» **Your task**
Every line of the material below should be repeated exactly.

» **Raw records**
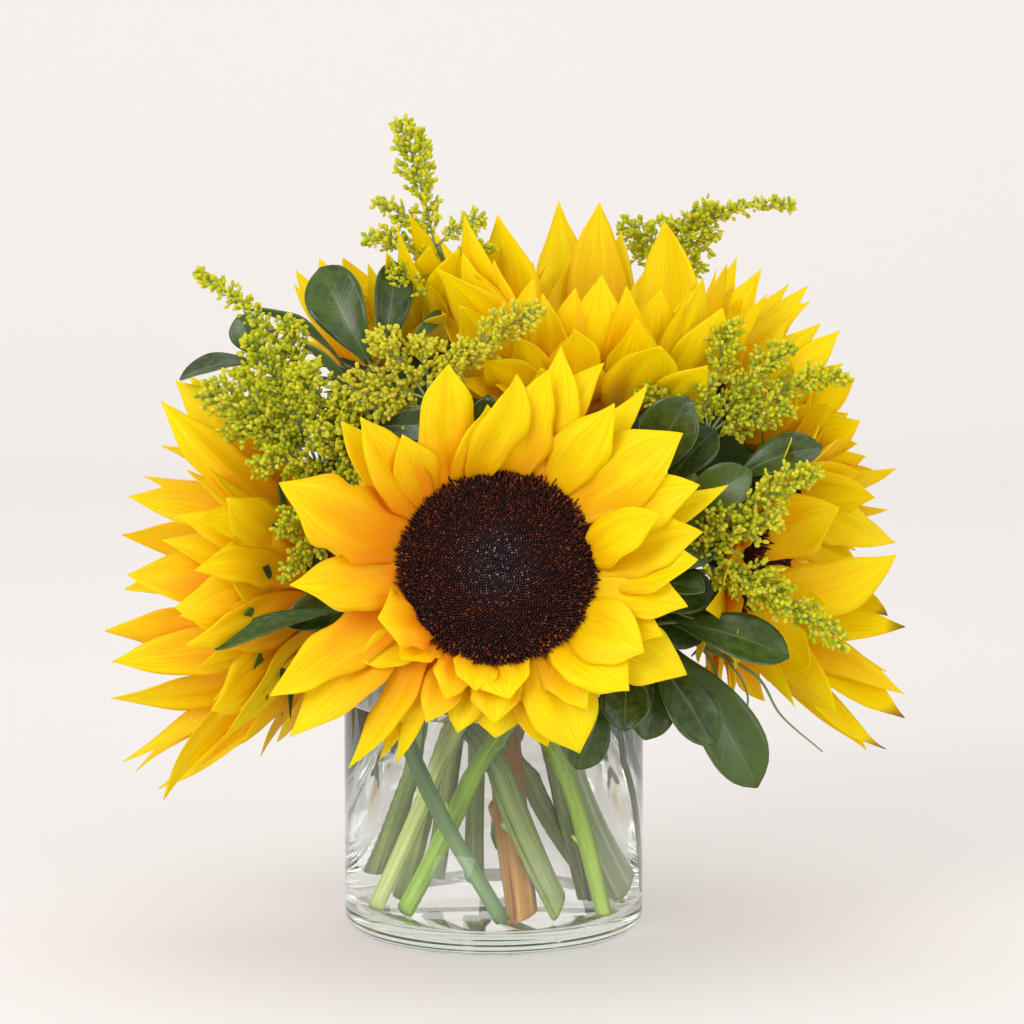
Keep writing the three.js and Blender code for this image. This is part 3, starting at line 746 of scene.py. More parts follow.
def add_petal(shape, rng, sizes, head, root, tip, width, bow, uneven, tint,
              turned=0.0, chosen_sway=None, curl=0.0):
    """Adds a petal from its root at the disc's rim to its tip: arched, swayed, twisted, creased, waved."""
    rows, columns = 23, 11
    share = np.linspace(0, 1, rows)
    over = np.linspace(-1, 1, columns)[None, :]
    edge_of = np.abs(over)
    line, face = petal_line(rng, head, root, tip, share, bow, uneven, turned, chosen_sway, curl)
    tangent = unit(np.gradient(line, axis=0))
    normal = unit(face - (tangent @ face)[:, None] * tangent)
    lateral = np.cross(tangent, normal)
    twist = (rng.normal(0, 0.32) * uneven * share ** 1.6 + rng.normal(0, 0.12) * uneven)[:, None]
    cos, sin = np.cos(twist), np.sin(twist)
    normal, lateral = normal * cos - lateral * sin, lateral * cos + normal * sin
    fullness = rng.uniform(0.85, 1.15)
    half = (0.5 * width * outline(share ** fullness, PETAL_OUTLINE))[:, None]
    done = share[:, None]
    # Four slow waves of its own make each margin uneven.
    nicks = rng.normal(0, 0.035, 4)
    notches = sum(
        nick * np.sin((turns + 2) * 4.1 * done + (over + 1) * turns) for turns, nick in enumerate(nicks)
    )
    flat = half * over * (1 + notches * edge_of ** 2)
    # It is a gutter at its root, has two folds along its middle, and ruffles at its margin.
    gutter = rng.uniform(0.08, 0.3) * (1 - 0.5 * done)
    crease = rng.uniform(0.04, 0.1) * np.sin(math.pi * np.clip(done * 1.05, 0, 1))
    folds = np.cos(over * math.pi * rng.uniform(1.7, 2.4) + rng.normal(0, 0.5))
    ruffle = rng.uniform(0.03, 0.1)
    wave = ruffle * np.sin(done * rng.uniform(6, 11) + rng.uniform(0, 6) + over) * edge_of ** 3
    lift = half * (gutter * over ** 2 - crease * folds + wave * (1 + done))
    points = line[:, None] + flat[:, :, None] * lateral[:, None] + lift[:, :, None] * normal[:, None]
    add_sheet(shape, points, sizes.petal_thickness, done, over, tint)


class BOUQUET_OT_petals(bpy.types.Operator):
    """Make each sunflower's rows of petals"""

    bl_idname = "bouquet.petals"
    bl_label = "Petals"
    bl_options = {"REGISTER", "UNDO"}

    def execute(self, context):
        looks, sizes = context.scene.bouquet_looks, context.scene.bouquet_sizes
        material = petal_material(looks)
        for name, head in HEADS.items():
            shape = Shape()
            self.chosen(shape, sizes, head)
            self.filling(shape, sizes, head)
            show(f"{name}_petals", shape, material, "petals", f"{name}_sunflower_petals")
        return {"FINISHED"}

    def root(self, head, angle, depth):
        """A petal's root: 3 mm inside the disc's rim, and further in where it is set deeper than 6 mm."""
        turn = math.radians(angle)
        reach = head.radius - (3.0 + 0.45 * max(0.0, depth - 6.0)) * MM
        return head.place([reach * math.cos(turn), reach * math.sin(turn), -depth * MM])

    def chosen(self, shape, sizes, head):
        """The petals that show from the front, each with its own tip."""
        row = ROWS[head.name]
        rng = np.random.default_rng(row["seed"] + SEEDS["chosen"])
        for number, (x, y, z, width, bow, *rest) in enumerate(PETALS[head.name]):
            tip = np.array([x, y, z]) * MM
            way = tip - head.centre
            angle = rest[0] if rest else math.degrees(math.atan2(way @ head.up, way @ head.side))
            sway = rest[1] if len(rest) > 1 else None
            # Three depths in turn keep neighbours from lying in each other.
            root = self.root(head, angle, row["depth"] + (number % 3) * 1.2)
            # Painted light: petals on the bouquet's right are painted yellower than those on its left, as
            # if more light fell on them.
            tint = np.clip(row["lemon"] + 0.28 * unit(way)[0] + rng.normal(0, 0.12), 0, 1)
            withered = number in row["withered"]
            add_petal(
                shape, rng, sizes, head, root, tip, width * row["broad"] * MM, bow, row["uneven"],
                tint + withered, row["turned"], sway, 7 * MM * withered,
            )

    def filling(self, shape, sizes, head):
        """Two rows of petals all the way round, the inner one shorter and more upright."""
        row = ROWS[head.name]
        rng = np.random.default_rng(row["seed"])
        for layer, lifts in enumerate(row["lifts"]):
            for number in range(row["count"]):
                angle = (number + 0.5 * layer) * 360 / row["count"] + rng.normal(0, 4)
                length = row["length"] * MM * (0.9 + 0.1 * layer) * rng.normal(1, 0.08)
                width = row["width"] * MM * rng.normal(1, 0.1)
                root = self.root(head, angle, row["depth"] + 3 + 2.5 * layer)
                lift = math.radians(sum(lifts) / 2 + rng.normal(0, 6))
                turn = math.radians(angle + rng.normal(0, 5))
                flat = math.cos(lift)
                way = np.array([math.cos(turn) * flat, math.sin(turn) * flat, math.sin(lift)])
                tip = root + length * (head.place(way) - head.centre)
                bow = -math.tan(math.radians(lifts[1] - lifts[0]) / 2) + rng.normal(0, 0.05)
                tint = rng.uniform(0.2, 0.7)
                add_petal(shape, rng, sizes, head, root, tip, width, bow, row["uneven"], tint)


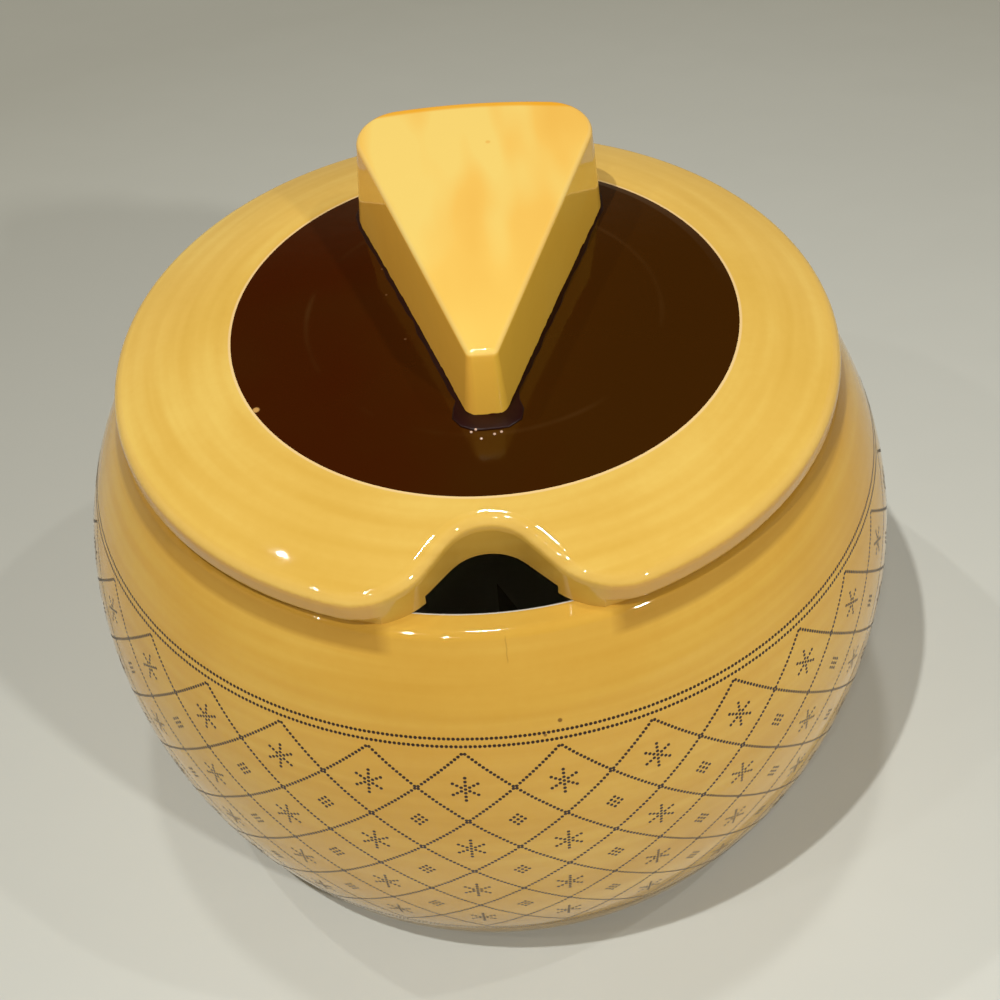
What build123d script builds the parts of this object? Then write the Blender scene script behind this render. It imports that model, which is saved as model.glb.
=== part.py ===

» **Expected output**
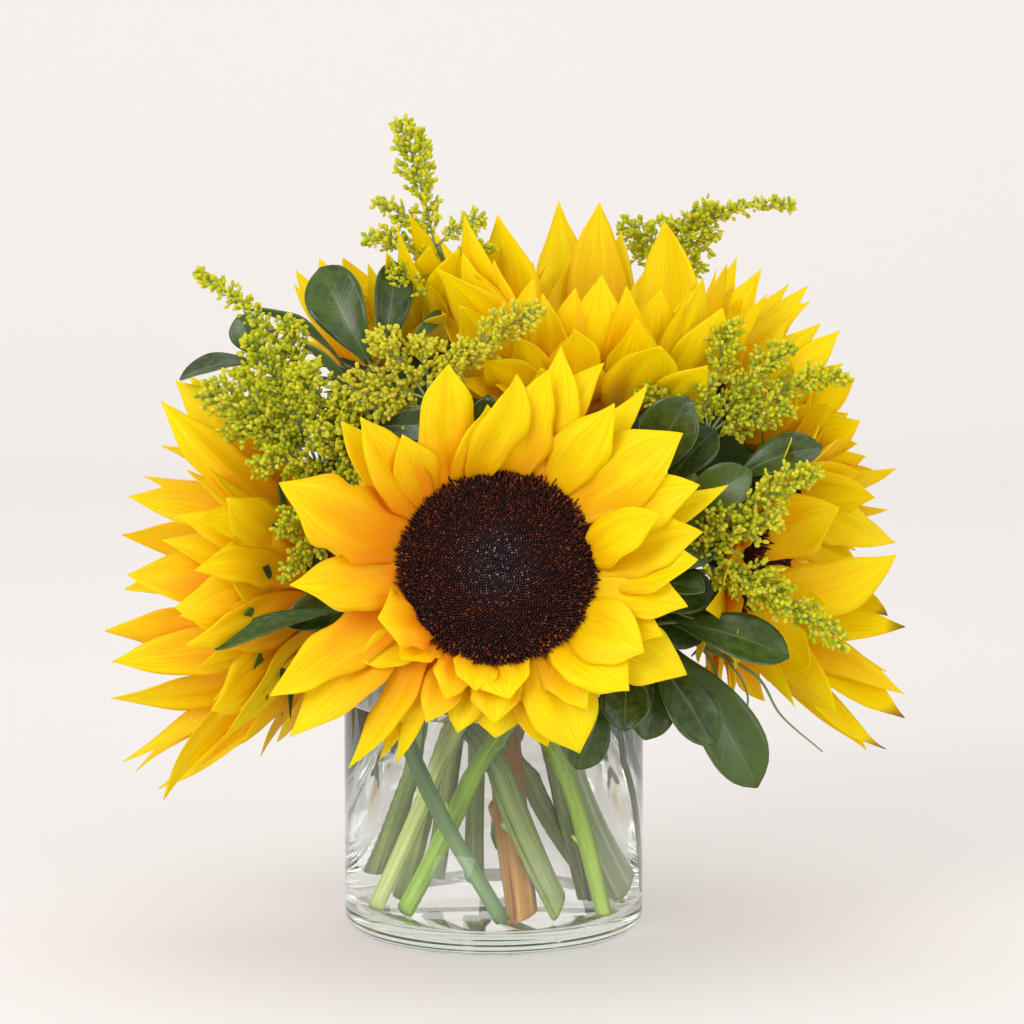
Keep writing the three.js and Blender code for this image. This is part 3, starting at line 746 of scene.py. More parts follow.
def add_petal(shape, rng, sizes, head, root, tip, width, bow, uneven, tint,
              turned=0.0, chosen_sway=None, curl=0.0):
    """Adds a petal from its root at the disc's rim to its tip: arched, swayed, twisted, creased, waved."""
    rows, columns = 23, 11
    share = np.linspace(0, 1, rows)
    over = np.linspace(-1, 1, columns)[None, :]
    edge_of = np.abs(over)
    line, face = petal_line(rng, head, root, tip, share, bow, uneven, turned, chosen_sway, curl)
    tangent = unit(np.gradient(line, axis=0))
    normal = unit(face - (tangent @ face)[:, None] * tangent)
    lateral = np.cross(tangent, normal)
    twist = (rng.normal(0, 0.32) * uneven * share ** 1.6 + rng.normal(0, 0.12) * uneven)[:, None]
    cos, sin = np.cos(twist), np.sin(twist)
    normal, lateral = normal * cos - lateral * sin, lateral * cos + normal * sin
    fullness = rng.uniform(0.85, 1.15)
    half = (0.5 * width * outline(share ** fullness, PETAL_OUTLINE))[:, None]
    done = share[:, None]
    # Four slow waves of its own make each margin uneven.
    nicks = rng.normal(0, 0.035, 4)
    notches = sum(
        nick * np.sin((turns + 2) * 4.1 * done + (over + 1) * turns) for turns, nick in enumerate(nicks)
    )
    flat = half * over * (1 + notches * edge_of ** 2)
    # It is a gutter at its root, has two folds along its middle, and ruffles at its margin.
    gutter = rng.uniform(0.08, 0.3) * (1 - 0.5 * done)
    crease = rng.uniform(0.04, 0.1) * np.sin(math.pi * np.clip(done * 1.05, 0, 1))
    folds = np.cos(over * math.pi * rng.uniform(1.7, 2.4) + rng.normal(0, 0.5))
    ruffle = rng.uniform(0.03, 0.1)
    wave = ruffle * np.sin(done * rng.uniform(6, 11) + rng.uniform(0, 6) + over) * edge_of ** 3
    lift = half * (gutter * over ** 2 - crease * folds + wave * (1 + done))
    points = line[:, None] + flat[:, :, None] * lateral[:, None] + lift[:, :, None] * normal[:, None]
    add_sheet(shape, points, sizes.petal_thickness, done, over, tint)


class BOUQUET_OT_petals(bpy.types.Operator):
    """Make each sunflower's rows of petals"""

    bl_idname = "bouquet.petals"
    bl_label = "Petals"
    bl_options = {"REGISTER", "UNDO"}

    def execute(self, context):
        looks, sizes = context.scene.bouquet_looks, context.scene.bouquet_sizes
        material = petal_material(looks)
        for name, head in HEADS.items():
            shape = Shape()
            self.chosen(shape, sizes, head)
            self.filling(shape, sizes, head)
            show(f"{name}_petals", shape, material, "petals", f"{name}_sunflower_petals")
        return {"FINISHED"}

    def root(self, head, angle, depth):
        """A petal's root: 3 mm inside the disc's rim, and further in where it is set deeper than 6 mm."""
        turn = math.radians(angle)
        reach = head.radius - (3.0 + 0.45 * max(0.0, depth - 6.0)) * MM
        return head.place([reach * math.cos(turn), reach * math.sin(turn), -depth * MM])

    def chosen(self, shape, sizes, head):
        """The petals that show from the front, each with its own tip."""
        row = ROWS[head.name]
        rng = np.random.default_rng(row["seed"] + SEEDS["chosen"])
        for number, (x, y, z, width, bow, *rest) in enumerate(PETALS[head.name]):
            tip = np.array([x, y, z]) * MM
            way = tip - head.centre
            angle = rest[0] if rest else math.degrees(math.atan2(way @ head.up, way @ head.side))
            sway = rest[1] if len(rest) > 1 else None
            # Three depths in turn keep neighbours from lying in each other.
            root = self.root(head, angle, row["depth"] + (number % 3) * 1.2)
            # Painted light: petals on the bouquet's right are painted yellower than those on its left, as
            # if more light fell on them.
            tint = np.clip(row["lemon"] + 0.28 * unit(way)[0] + rng.normal(0, 0.12), 0, 1)
            withered = number in row["withered"]
            add_petal(
                shape, rng, sizes, head, root, tip, width * row["broad"] * MM, bow, row["uneven"],
                tint + withered, row["turned"], sway, 7 * MM * withered,
            )

    def filling(self, shape, sizes, head):
        """Two rows of petals all the way round, the inner one shorter and more upright."""
        row = ROWS[head.name]
        rng = np.random.default_rng(row["seed"])
        for layer, lifts in enumerate(row["lifts"]):
            for number in range(row["count"]):
                angle = (number + 0.5 * layer) * 360 / row["count"] + rng.normal(0, 4)
                length = row["length"] * MM * (0.9 + 0.1 * layer) * rng.normal(1, 0.08)
                width = row["width"] * MM * rng.normal(1, 0.1)
                root = self.root(head, angle, row["depth"] + 3 + 2.5 * layer)
                lift = math.radians(sum(lifts) / 2 + rng.normal(0, 6))
                turn = math.radians(angle + rng.normal(0, 5))
                flat = math.cos(lift)
                way = np.array([math.cos(turn) * flat, math.sin(turn) * flat, math.sin(lift)])
                tip = root + length * (head.place(way) - head.centre)
                bow = -math.tan(math.radians(lifts[1] - lifts[0]) / 2) + rng.normal(0, 0.05)
                tint = rng.uniform(0.2, 0.7)
                add_petal(shape, rng, sizes, head, root, tip, width, bow, row["uneven"], tint)


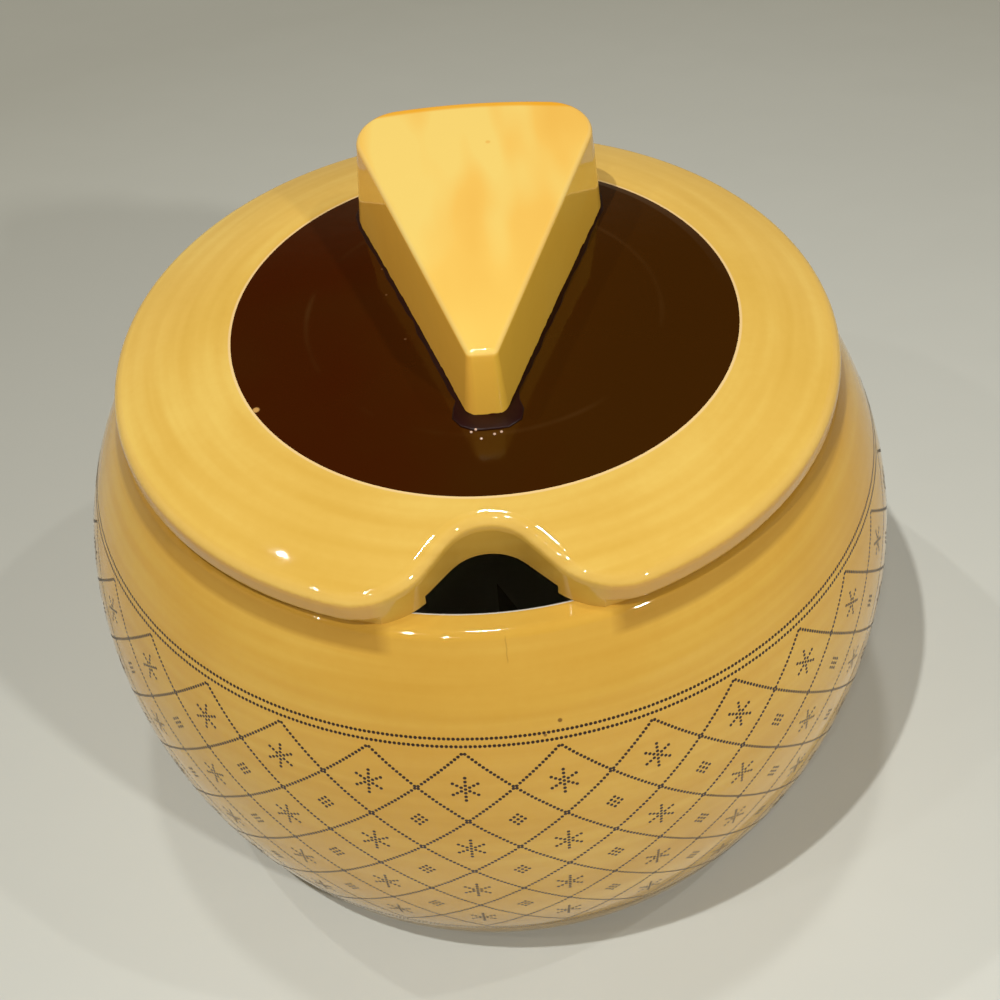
What build123d script builds the parts of this object? Then write the Blender scene script behind this render. It imports that model, which is saved as model.glb.
=== part.py ===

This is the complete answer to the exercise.